Perhaps even this great master of narrative lacks variety—as who does not? His method, whatever the topic, is ever the same. His sentences, his paragraphs, his chapters are pitched one and all in the same key. It is a very fine and moving key. Many an elevated strain and rich harmony commend it alike to the ear and to the imagination. It is employed with an easy mastery, and is made to serve to admiration a wide range of themes. But it is always the same key, and some themes it will not serve. An infinite variety plays through all history. Every scene has its own air and singularity. Incidents cannot all be rightly set in the narrative if all be set alike. As the scene shifts, the tone of the narrative must change: the narrator’s choice of incident and his choice of words; the speed and method of his sentence; his own thought, even, and point of view. Surely his battle pages must resound with the tramp of armies and the fearful din and rush of war. In peace he must catch by turns the hum of industry, the bustle of the street, the calm of the country-side, the tone of parliamentary debate, the fancy, the ardor, the argument of poets and seers and quiet students. Snatches of song run along with sober purpose and strenuous endeavor through every nation’s story. Coarse men and refined, mobs and ordered assemblies, science and mad impulse, storm and calm, are all alike ingredients of the various life. It is not all epic. There is rough comedy and brutal violence. The drama can scarce be given any strict, unbroken harmony of incident, any close logical sequence of act or nice unity of scene. To pitch it all in one key, therefore, is to mistake the significance of the infinite play of varied circumstance that makes up the yearly movement of a people’s life.

It would be less than just to say that Green’s pages do not reveal the variety of English life the centuries through. It is his glory, indeed, as all the world knows, to have broadened and diversified the whole scale of English history. Nowhere else within the compass of a single book can one find so many sides of the great English story displayed with so deep and just an appreciation of them all, or of the part of each in making up the whole. Green is the one man among English historians who has restored the great fabric of the nation’s history where its architecture was obscure, and its details were likely to be lost or forgotten. Once more, because of him, the vast Gothic structure stands complete, its majesty and firm grace enhanced at every point by the fine tracery of its restored details.

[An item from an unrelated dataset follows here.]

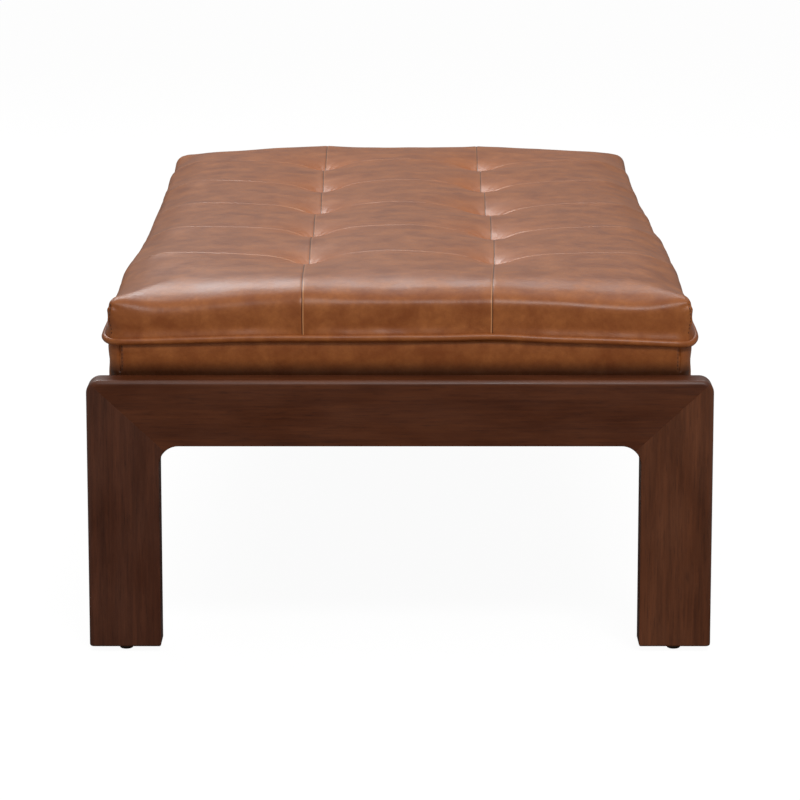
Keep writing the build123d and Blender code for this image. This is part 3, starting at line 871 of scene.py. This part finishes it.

Where so much is done, it is no doubt unreasonable to ask for more. But the very architectural symmetry of this great book imposes a limitation upon it. It is full of a certain sort of variety; but it is only the variety of a great plan’s detail, not the variety of English life. The noble structure obeys its own laws rather than the laws of a people’s fortunes. It is a monument conceived and reared by a consummate artist, and it wears upon its every line some part of the image it was meant to bear, of a great, complex, aspiring national existence. But, though it symbolizes, it does not contain that life. It has none of the irregularity of the actual experiences of men and communities. It explains, but it does not contain, their variety. The history of every nation has certainly a plan which the historian must see and reproduce; but he must reconstruct the people’s life, not merely expound it. The scope of his method must be as great as the variety of his subject; it must change with each change of mood, respond to each varying impulse in the great process of events. No rigor of a stately style must be suffered to exclude the lively touches of humor or the rude sallies of strength that mark it everywhere. The plan of the telling must answer to the plan of the fact,—must be as elastic as the topics are mobile. The matter should rule the plan, not the plan the matter.